C.  Ketiga, pentingnya penegakan ham. Kita harus berupaya untuk menjaga keberlangsungan HAM setiap orang. Sehingga hak masing-masing manusia dapat terlindungi dari Tindakan kedzoliman pihak lain.

D.  Keempat, adil sebagai landasan membangun islah. Menegakan keadilan tidaklah hanya dilakukan dalam prosesi pendamaian saja, namun bersikap adil dalam melakukan hal apapun,  dengan sikap adil tindakan-tindakan yang dapat memicu terjadinya konflik dapat diminimalisir. 

E.  Kelima, Rekonsiliasi adalah kepastian bahkan menjadi perintah agama. Persatuan menjadi semangat yang tidak hanya diucapkan, tetapi terus diusahakan dalam bentuk nyata. Kisruh politik dan urusan duniawi tidak sepatutnya menghilangkan kesadaran penting akan arti dan nilai persatuan dan persaudaraan.

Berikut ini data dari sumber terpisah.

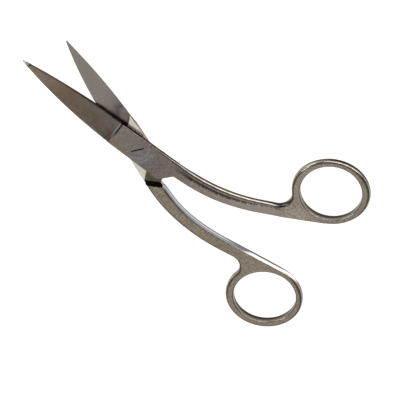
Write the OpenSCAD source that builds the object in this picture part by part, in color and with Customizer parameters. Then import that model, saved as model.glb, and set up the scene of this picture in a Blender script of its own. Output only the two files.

Karena perpecahan adalah larangan keras dari agama.

F.   Keenam, kewajiban yang dibebankan kepada pemerintah. ketika terjadi perseteruan dilapisan masyarakatnya, pemerintah harus turun tangan untuk menyelesaikan dan mendamaikan (ishlah) mereka dengan adil. Lebih lanjut, yang dimaksud dengan adil di sini adalah dengan cara tidak sampai terjadi pertumpahan darah dan memungut biaya.